Madagascar compte plus de quarante espèces de bambou |
Malgré le fait qu’elle n’a jamais pu prendre réellement son envol à Madagascar, la filière bambou demeure, selon les observateurs, une bonne alternative en matière de développement de l’économie rurale et verte.
À Madagascar, la déforestation est à la fois cause et conséquence du réchauffement climatique. Ces quinze dernières années, le pays connaît un rythme de déforestation de 200 000 ha par an. Malgré sa réputation de « hotspot », la biodiversité de la Grande île subit actuellement une pression anthropique sans précédent et se trouve en danger de disparition, engendrant d’autres problèmes écologiques, climatiques, économiques et sociaux encore plus complexes.
C’est dans ce contexte que le bambou est présenté comme l’une des alternatives valables pour pallier ces pressions. Occupant déjà une place importante dans la vie de nombreux ménages tant ruraux qu’urbains à Madagascar, les bambous sont distribués essentiellement le long des massifs centraux de l’île et dans la forêt humide de l’Est.
Les produits forestiers non ligneux connaissent un intérêt croissant dans le monde ces dernières années, du fait des contributions qu’ils apportent à l’économie des ménages, à la sécurité alimentaire ainsi qu’à la préservation de l’environnement. Parmi les produits forestiers non ligneux, les bambous occupent une place importante. La moitié des ménages malgaches utilisent le bambou dans leur vie quotidienne : pour la construction, l’artisanat ou comme source d’énergie. Parmi les pays d’Afrique, Madagascar possède la plus grande diversité de bambous, avec onze genres et près de quarante espèces dont trente-cinq endémiques. Les bambous fournissent des avantages économiques, sociaux et écologiques à la société.

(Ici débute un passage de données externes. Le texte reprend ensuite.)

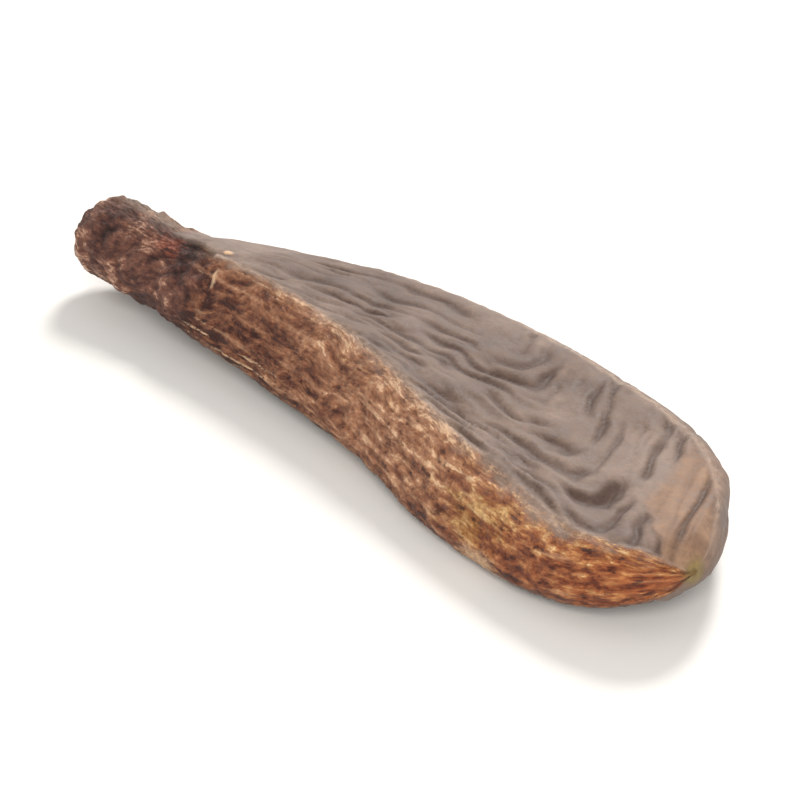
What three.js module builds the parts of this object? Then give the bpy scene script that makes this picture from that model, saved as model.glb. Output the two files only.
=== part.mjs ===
// A ripe, dried carob pod lying on its flat side, grown as one piece.
// Millimetres, +Z up. The neck, where the stalk broke off, points to -X and the blunt tip to +X.
// The wide seam band faces -Y. The origin is under the middle of the pod, on the surface it lies on.
import * as THREE from "three";
import { mergeVertices } from "three/addons/utils/BufferGeometryUtils.js";

// Driving dimensions
const length = 102; // end of the neck to the tip
const fullThickness = 12.4; // at the seam bands, which are the thickest part
const sinkDepth = 0.8; // how far each flat side lies below the rims beside the seams
const seamGroove = 0.45; // depth of the line where the two halves of the shell meet
const seamShare = 0.22; // half width of that line, as a share of half the thickness
const restingFlat = 0.35; // how much of the rims underneath is flattened where the pod lies
const seedPitch = 9.6; // the seeds inside show as a faint row of swellings
const seedReach = 4.5; // how far each swelling reaches either side of the middle line
const seedSwelling = 0.25;
const foldPitch = 6.2; // the folds curving round the blunt end of each flat side
const foldDepth = 0.22;
const foldCentre = { at: 0.58, y: -4 };
const foldStart = { from: 9, to: 20 }; // distance from that centre over which the folds come up
const neckCrease = { at: 0.165, reach: 0.022, depth: 0.07 }; // where the stalk's base meets the shell
const ringCount = 92;
const pointsPerRing = 56;
const evenSpacing = 0.3; // share of the rings' spacing that is even, the rest crowds to the ends

// The pod's form at places along it, from the end of the neck (0) to the tip (1).
// far and near are the places in Y of the two seam bands' outer edges, thickness is a share of
// the full one, twist is degrees about the length, lift is the clearance underneath,
// lean is how far the upper rim of the near band stands back from its lower one, and square is
// the section's exponent, from 2 for an ellipse up to a box with round corners.
const stations = [
  { at: 0.0, far: 0.8, near: -9.0, thickness: 0.7, twist: -20, lift: 2.4, lean: 0.4, square: 2.0 },
  { at: 0.06, far: 1.4, near: -9.5, thickness: 0.78, twist: -20, lift: 1.8, lean: 1.4, square: 2.2 },
  { at: 0.13, far: 2.7, near: -9.9, thickness: 0.76, twist: -18, lift: 1.5, lean: 3.8, square: 2.4 },
  { at: 0.24, far: 7.3, near: -10.1, thickness: 0.9, twist: -13, lift: 0.7, lean: 5.2, square: 3.0 },
  { at: 0.38, far: 11.9, near: -10.4, thickness: 1.0, twist: -7, lift: 0.1, lean: 5.4, square: 3.4 },
  { at: 0.54, far: 14.4, near: -11.7, thickness: 1.0, twist: -3, lift: 0.0, lean: 4.4, square: 3.6 },
  { at: 0.7, far: 14.4, near: -15.2, thickness: 0.97, twist: 0, lift: 0.0, lean: 5.0, square: 3.6 },
  { at: 0.84, far: 12.6, near: -16.4, thickness: 0.88, twist: 0, lift: 0.5, lean: 3.8, square: 3.2 },
  { at: 1.0, far: 4.6, near: -16.2, thickness: 0.66, twist: 0, lift: 2.8, lean: 0.4, square: 2.0 },
];
const farLean = 0.5; // the far band leans the same way, by this share
const neckRounding = 0.045; // share of the length over which the neck's end closes
const tipRounding = 0.17; // the same for the tip, seen from above
const tipEdgeRounding = 0.06; // the same for the tip, seen from the side
const tipBluntness = 2.4; // above 2 the tip is blunter than a circle

const formKeys = ["far", "near", "thickness", "twist", "lift", "lean", "square"];
const formCurve = new THREE.CubicInterpolant(
  stations.map((station) => station.at),
  stations.flatMap((station) => formKeys.map((key) => station[key])),
  formKeys.length,
);

// The form at any share of the length, smoothly between the stations.
function formAt(share) {
  const values = formCurve.evaluate(share);
  const form = Object.fromEntries(formKeys.map((key, i) => [key, values[i]]));
  form.share = share;
  form.centre = (form.far + form.near) / 2;
  form.halfWidth = (form.far - form.near) / 2;
  form.halfThickness = (form.thickness * fullThickness) / 2;
  form.twist = THREE.MathUtils.degToRad(form.twist);
  // how fully the section shows two flat sides with rims, from 0 at the neck and the very tip
  const leavingNeck = THREE.MathUtils.smoothstep(share, 0.12, 0.36);
  const nearingTip = THREE.MathUtils.smoothstep(share, 0.9, 1);
  form.flatness = leavingNeck * (1 - nearingTip);
  return form;
}

// 1 along the pod, falling to 0 at an end as a round nose does.
function roundedEnd(distance, reach, power) {
  const into = THREE.MathUtils.clamp(1 - distance / reach, 0, 1);
  return Math.sqrt(1 - into ** power);
}

// Height of the faint relief of a flat side, from the seeds and the folds round the blunt end.
function sideRelief(form, y) {
  const x = form.share * length;
  const row = Math.exp(-((y / seedReach) ** 2));
  const seeds = seedSwelling * row * Math.cos((2 * Math.PI * x) / seedPitch);
  const fromCentre = Math.hypot(x - foldCentre.at * length, form.centre + y - foldCentre.y);
  const nearTip = THREE.MathUtils.smoothstep(form.share, 0.55, 0.72);
  const folding = nearTip * THREE.MathUtils.smoothstep(fromCentre, foldStart.from, foldStart.to);
  const folds = foldDepth * folding * Math.cos((2 * Math.PI * fromCentre) / foldPitch);
  return seeds * (1 - nearTip) + folds;
}

// A point of the untwisted section, about its middle. The angle starts at the near seam
// and turns over the upper side.
function sectionPoint(form, angle) {
  const { halfWidth, halfThickness, square, flatness, lean } = form;
  const spread = Math.atan2(
    Math.sqrt(halfThickness / halfWidth) * Math.sin(angle),
    Math.cos(angle),
  );
  const radius =
    (Math.abs(Math.cos(spread) / halfWidth) ** square +
      Math.abs(Math.sin(spread) / halfThickness) ** square) **
    (-1 / square);
  let y = -radius * Math.cos(spread);
  let z = radius * Math.sin(spread);

  const across = Math.abs(y) / halfWidth;
  const up = z / halfThickness;
  const flatSide = (1 - THREE.MathUtils.smoothstep(across, 0.42, 0.85)) * flatness;
  z -= Math.sign(z) * (sinkDepth - sideRelief(form, y)) * flatSide * up * up;
  const seam = Math.exp(-((up / seamShare) ** 2)) * across ** 6;
  y -= Math.sign(y) * seamGroove * flatness * seam;
  if (y < 0) y += lean * across ** 2 * ((1 + up) / 2) ** 1.5;
  else y -= farLean * lean * across ** 2 * ((1 - up) / 2) ** 1.5;
  return new THREE.Vector2(y, z);
}

function twisted(point, twist) {
  return point.rotateAround(new THREE.Vector2(0, 0), twist);
}

// How high the middle line runs, so that the uncut section clears the surface by its lift.
function middleHeight(form) {
  const samples = 4 * pointsPerRing;
  let lowest = 0;
  for (let i = 0; i < samples; i++) {
    const angle = (i / samples) * 2 * Math.PI;
    lowest = Math.min(lowest, twisted(sectionPoint(form, angle), form.twist).y);
  }
  return form.lift - lowest;
}

// Turns the unit sphere's grid into the pod: rows become rings along it.
function podGeometry() {
  const geometry = new THREE.SphereGeometry(1, pointsPerRing, ringCount);
  const grid = geometry.getAttribute("uv");
  const position = geometry.getAttribute("position");
  for (let i = 0; i < position.count; i++) {
    const along = 1 - grid.getY(i);
    const crowded = 0.5 - 0.5 * Math.cos(Math.PI * along);
    const share = THREE.MathUtils.lerp(crowded, along, evenSpacing);
    const form = formAt(share);
    const height = middleHeight(form);
    const neckEnd = roundedEnd(share, neckRounding, 2);
    const fromCrease = (share - neckCrease.at) / neckCrease.reach;
    const narrowed = neckEnd * (1 - neckCrease.depth * Math.exp(-(fromCrease ** 2)));
    const point = sectionPoint(form, grid.getX(i) * 2 * Math.PI);
    point.x *= narrowed * roundedEnd(1 - share, tipRounding, tipBluntness);
    point.y *= narrowed * roundedEnd(1 - share, tipEdgeRounding, 2);
    twisted(point, form.twist);
    const z = Math.max(point.y + height - restingFlat, 0);
    position.setXYZ(i, share * length, form.centre + point.x, z);
  }
  geometry.deleteAttribute("normal");
  geometry.deleteAttribute("uv");
  const merged = mergeVertices(geometry, 1e-3);
  merged.computeBoundingBox();
  const box = merged.boundingBox;
  const middle = box.getCenter(new THREE.Vector3());
  merged.translate(-middle.x, -middle.y, -box.min.z);
  merged.computeVertexNormals();
  return merged;
}

const podSkin = new THREE.MeshStandardMaterial({ color: 0x7a5c4c, roughness: 0.75, metalness: 0 });

const pod = new THREE.Mesh(podGeometry(), podSkin);
pod.name = "pod";

const carobPod = new THREE.Group();
carobPod.add(pod);

export default carobPod;
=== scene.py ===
import bpy
import bmesh
import math
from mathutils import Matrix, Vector, noise


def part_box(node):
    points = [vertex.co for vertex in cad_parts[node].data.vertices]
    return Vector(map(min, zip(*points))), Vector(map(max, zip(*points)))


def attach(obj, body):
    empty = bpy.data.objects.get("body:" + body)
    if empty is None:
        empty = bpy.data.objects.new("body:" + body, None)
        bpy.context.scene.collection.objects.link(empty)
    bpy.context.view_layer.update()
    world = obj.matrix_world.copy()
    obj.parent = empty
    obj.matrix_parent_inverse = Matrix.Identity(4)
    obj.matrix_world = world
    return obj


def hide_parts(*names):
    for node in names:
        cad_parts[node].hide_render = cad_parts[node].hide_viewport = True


# A ripe, dried carob pod lying on its flat side. The shape is worked out in millimetres,
# from the end of the neck, and becomes metres when it is moved into its place.

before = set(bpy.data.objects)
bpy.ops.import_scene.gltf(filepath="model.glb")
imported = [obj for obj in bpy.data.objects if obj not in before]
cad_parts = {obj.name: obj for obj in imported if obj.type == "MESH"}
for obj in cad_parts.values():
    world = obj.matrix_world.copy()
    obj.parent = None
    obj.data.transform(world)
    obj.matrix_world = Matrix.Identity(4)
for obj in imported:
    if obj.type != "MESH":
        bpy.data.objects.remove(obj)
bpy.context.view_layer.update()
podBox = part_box("pod")
print("frame loaded, pod is", [round(1000 * side, 1) for side in podBox[1] - podBox[0]], "mm")


def ease(value, low, high):
    # 0 up to low, 1 from high on, and smooth between
    t = min(max((value - low) / (high - low), 0.0), 1.0)
    return t * t * (3.0 - 2.0 * t)


def bell(value, reach):
    return math.exp(-((value / reach) ** 2))


def noiseAt(x, y, z):
    return noise.noise(Vector((x, y, z)))


def seenFrom(x, y, centreX, centreY, degrees):
    # a place measured along and across a direction, from another place
    a, dx, dy = math.radians(degrees), x - centreX, y - centreY
    return dx * math.cos(a) + dy * math.sin(a), dy * math.cos(a) - dx * math.sin(a)


def roundedEnd(distance, reach, power):
    # 1 along the pod, falling to 0 at an end as a round nose does
    into = min(max(1.0 - distance / reach, 0.0), 1.0)
    return math.sqrt(1.0 - into ** power)


podForm = {
    "length": 102.0,  # end of the neck to the tip
    "thickness": 12.4,  # at the seam bands
    "sink": 0.8,  # how far each flat side lies below its rims
    "groove": 0.3,  # depth of the line where the halves of the shell meet
    "grooveShare": 0.2,
    "farLean": 0.5,
    "restingFlat": 0.35,  # how much of the rims underneath is worn flat
    "neckRounding": 0.045,
    "tipRounding": 0.17,
    "tipEdgeRounding": 0.06,
    "tipBluntness": 2.4,
    "creaseAt": 0.165,  # where the stalk's base meets the shell
    "creaseReach": 0.022,
    "creaseDepth": 0.07,
    "seedPitch": 9.6,  # the seeds inside show as a faint row of swellings
    "seedReach": 4.5,
    "seedSwelling": 0.2,
    "rings": 400,
    "around": 238,
    "samples": 180,  # along a ring's outline, to space its points evenly
    "evenSpacing": 0.35,
}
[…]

Graminée à tige ligneuse ayant l’apparence d’un arbre, le bambou a une croissance très rapide, puisqu’il peut prendre entre 75 et 400 mm par jour. Sa tige (chaume), qui est la partie la plus importante, économiquement parlant, peut atteindre et dépasser 40 m chez certaines espèces avec un diamètre pouvant aller jusqu’à 30 cm. Il pousse trois fois plus vite que la plupart des espèces
d’eucalyptus, qui sont généralement plantés à Madagascar pour la production de bois de chauffe et de charbon, et peut être récolté quatre fois plus souvent. Les espèces importantes du point de vue commercial atteignent habituellement la maturité en quatre à cinq ans. Des récoltes multiples sont par la suite possibles tous les deux ans, ce qui met le bambou dans une position très intéressante pour remplacer le charbon de bois utilisé communément à Madagascar, par une production de palettes/briquettes de charbon de bambou.
Par rapport au charbon de bois, il présente plus d’avantages, notamment en termes de réduction de l’émission de CO2 due à la technique de charbonnage déjà expérimentée et mise au point à Madagascar, de haute valeur calorifique du charbon de bambou qui est de deux fois plus que le charbon normal, avec une propreté de manipulation comparée au charbon de bois. Sans oublier les vertus cosmétiques liées à la propriété d’absorption de bactéries et de corps gras.
Biomasse, construction, artisanat…
Le bambou peut fournir jusqu’à 40 tonnes de biomasse par hectare et par an. Sa légèreté et ses modules d’élasticité (9 000 à 10 100 N/mm2) et de rupture élevés (84 à 120 N/mm2) font du bambou un matériau idéal pour la construction de maisons résistantes aux cyclones ou aux tremblements de terre. Les radeaux en bambou sont utilisés sur presque toutes les grandes rivières de Madagascar, surtout dans la partie orientale où se trouvent d’importants rapides et chutes d’eau, bien que le bambou soit devenu de plus en plus rare en raison de nombreux prélèvements excessifs.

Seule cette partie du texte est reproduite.